I tested this against Epic Design System docs — a mature, production system with consistent documentation across 50+ components. Ten components across four categories: navigation, form inputs, feedback, and complex patterns. The question was simple: how much of a complete knowledge model could be extracted from the existing docs without changing anything?
The results were consistent across all ten. Identity, usage rules, and API properties extracted cleanly, producing accurate, queryable fields for 80% of what AI needs, without a single change to how they were written. The remaining 20% was the same structural gap every time. Behavior rules were partially extracted — the rules were present, but the reasoning behind them wasn't always attached. Component relationships and token dependencies didn't extract because they were never part of the authoring template.
This isn't a documentation quality problem. The docs were good. The structure was consistent. The gap was specific and predictable, which means it's solvable without a rebuild, new tooling, or changes to how the docs read for human audiences.
Treating the doc as the primary artifact changes what the primary deliverable is for design system teams. The component library is still important. The token system is still important. But neither of them is the origin of the system's knowledge — the doc is. The team that invests in documentation as infrastructure rather than support material ends up with a system that scales without scaling the people required to explain it. New team members onboard faster. AI tools produce more reliable output. Decisions get made more consistently. The system becomes more resilient to turnover because the knowledge doesn't leave when people do.
This also answers the question that context-based design systems has been circling: where does intent originate, and what form does it need to take? Context-based design systems describes how context cascades through a system once it exists. Treating the doc as the primary artifact describes where that context originates — and what the doc needs to contain for it to travel reliably.
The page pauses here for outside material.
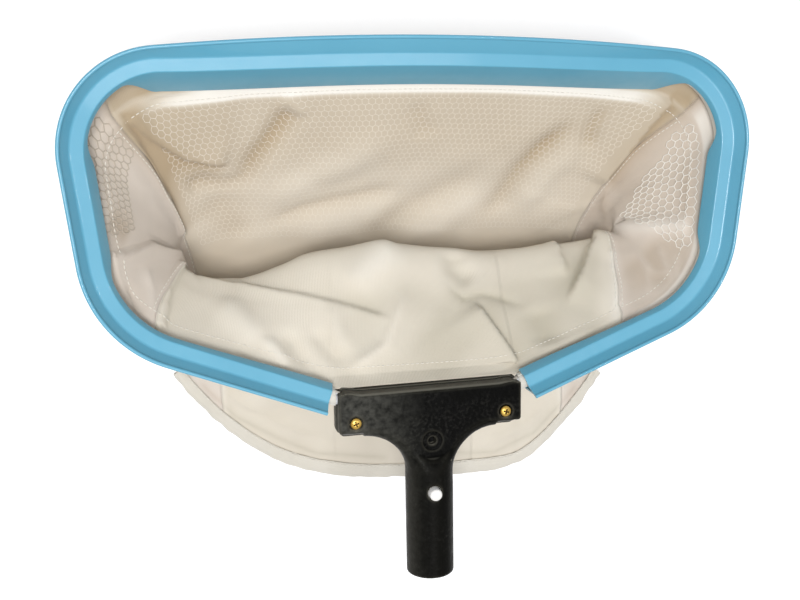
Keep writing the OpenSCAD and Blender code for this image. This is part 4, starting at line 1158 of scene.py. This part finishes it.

And the principle extends beyond design systems. Support operations, product documentation, onboarding systems, compliance, and governance — every knowledge-intensive domain faces the same structural problem. The knowledge exists. It's just not structured in a way that serves all the audiences that depend on it. The design system is the proof of concept. The principle scales.
What makes this methodology implementable — not just coherent — is that it requires something AI can't provide. AI can query a knowledge model once it exists. It can extract structure from well-authored docs and implement from a spec. But it can't decide what knowledge matters. It can't sit in a design review and recognize the moment a non-obvious constraint is being established. It can't facilitate the conversation between a designer and a developer where a component's meaning gets fully defined. It can't govern a knowledge system over time — knowing when a drifted component needs updating versus deprecating, when a decision is worth revisiting versus holding, when a new component proposal reveals a genuine gap versus an overlap with something that already exists.
That judgment comes from being inside the work. From knowing the system well enough to know what it's trying to be. From having been in enough of those rooms to recognize the difference between a rule that's self-explanatory and one that will quietly break things if nobody captures the why.